= Lê Lai =

Lê Lai was a subordinate commander of Lê Lợi's army during the Lam Sơn uprising against Ming Rule in Vietnam from 1418 to 1427. He is known for sacrificing himself to help Lê Lợi and the Vietnamese army escape from the Ming's blockade, a story that was later known as "Le Lai rescues the Lord" (Lê Lai cứu chúa 黎來救主).

==History==

===Joining Lê Lợi's army===

When Lê Lợi started to assemble his army in 1416, Lê Lai was one of the first men to join. Lê Lai soon became one of Lê Lợi's most trusted men, and during a meeting at Lũng Nhai, Lê Lợi and 18 other men including Lê Lai made an oath to protect Vietnam at all cost no matter what the consequences may be. In February 1418, the rebellion became active after Lê Lợi proclaimed himself king.

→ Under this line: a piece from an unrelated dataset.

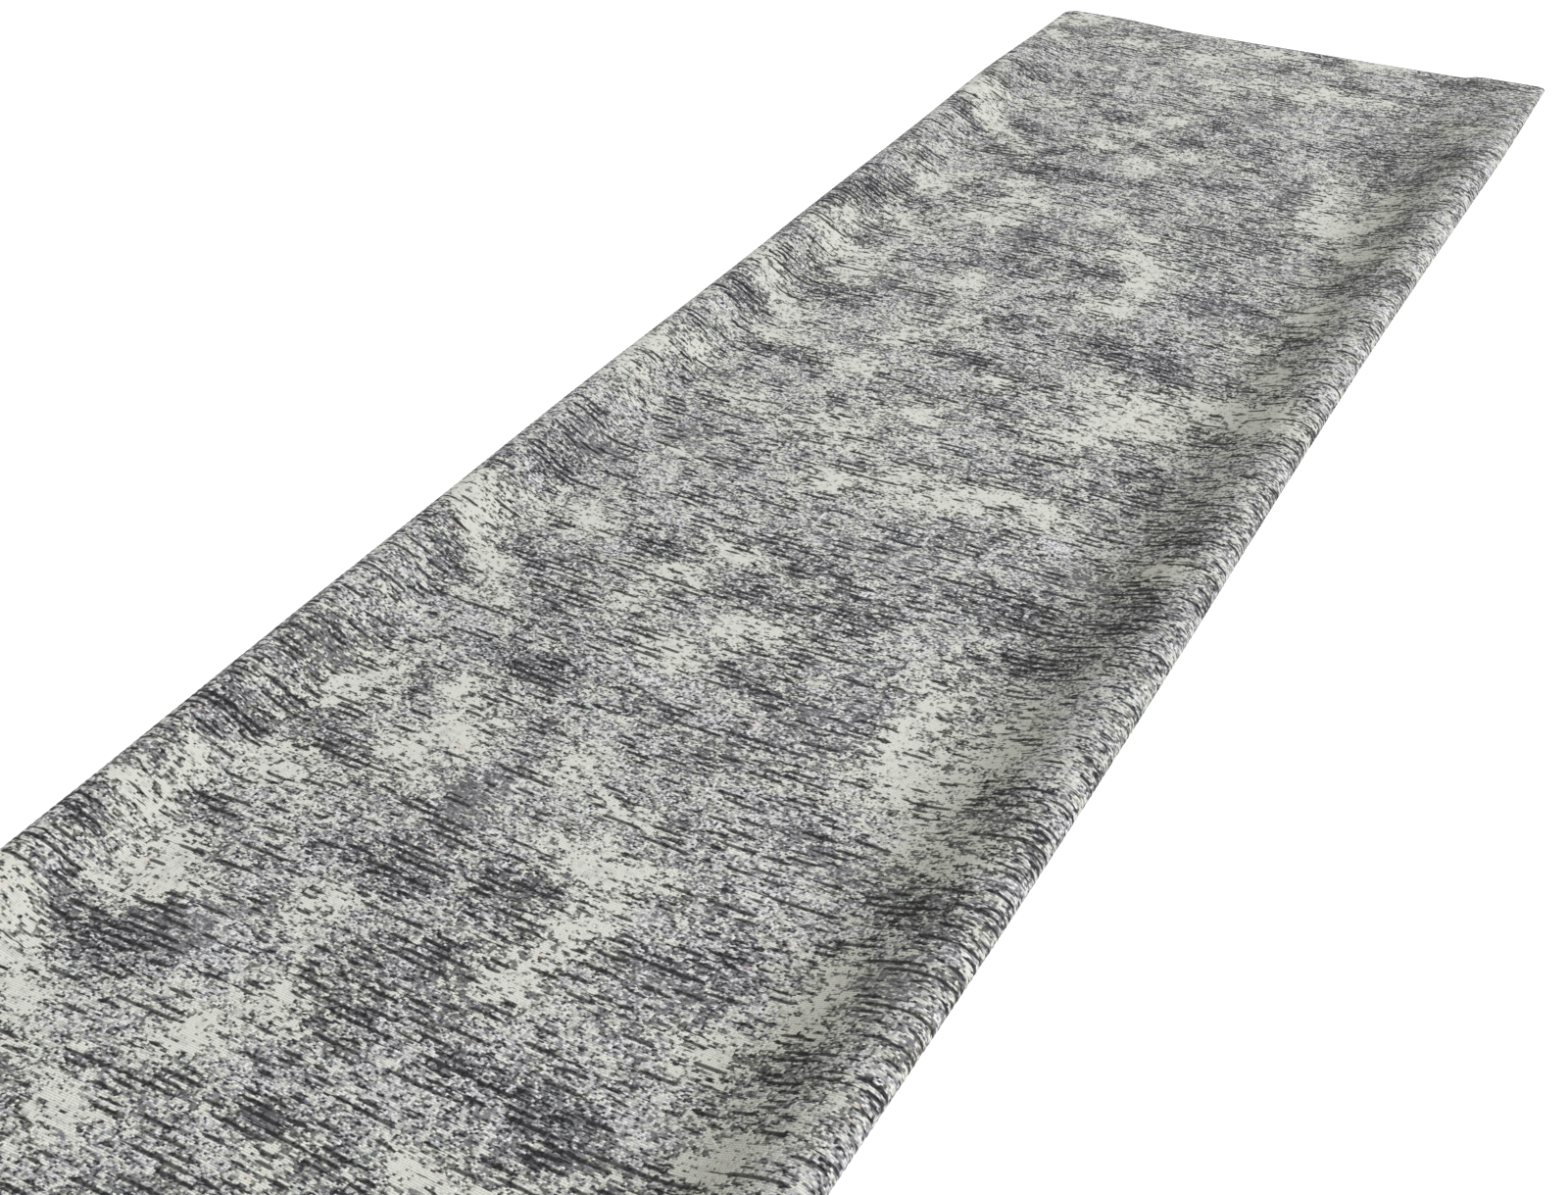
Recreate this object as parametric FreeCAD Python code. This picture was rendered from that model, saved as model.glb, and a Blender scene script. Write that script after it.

During this time, Lê Lai was appointed as one of Lê Lợi's subordinate commanders, a position he would keep until his last stand at Chí Linh.

===Death===

In April 1418, two months after Lê Lợi proclaimed himself as the king of the Bình Định Province, the Ming army surrounded a troop of Vietnamese rebels that included Lê Lai and Lê Lợi at the Chí Linh mountaintop for ten days. During those ten days, the Vietnamese troops had a shortage of food and water and were falling ill due to the cold weather. Fearing that the troops would soon be crushed by the Ming army and knowing that the capture of Lê Lợi would lead to the end of the Vietnamese rebellion, Lê Lai volunteered to pose as Lê Lợi by wearing Lê Lợi's armor and led an assault with 500 of the remaining Vietnamese troops and two elephants against the Ming army, giving time for Lê Lợi to escape. While his diversion worked, Lê Lai was captured and executed by the Ming army after his troops were crushed during the assault.

==Legacy==

Due to Lê Lai's sacrifice, Lê Lợi would live to fight the Ming army for nine more years until finally achieving victory and independence for Vietnam in 1427. Despite his life prior to the uprising being largely unknown, Lê Lai is still seen as a symbol of bravery and patriotism in Vietnam. The story of his sacrifice is still told in Vietnam through history books, television, and folktales. After defeating the Ming army and becoming emperor of Vietnam, Lê Lợi declared that if a memorial was ever to be held for him after his death, a memorial for Lê Lai must be held one day before his own as a means of honoring Lai's heroism and sacrifice during the uprising. The memorial for both men are still celebrated in Vietnam today, with Lê Lợi's memorial being on August 22, and Lê Lai's on August 21.

==In popular culture==

Lê Lai was featured in the video game Age of Empires II HD: Rise of the Rajas.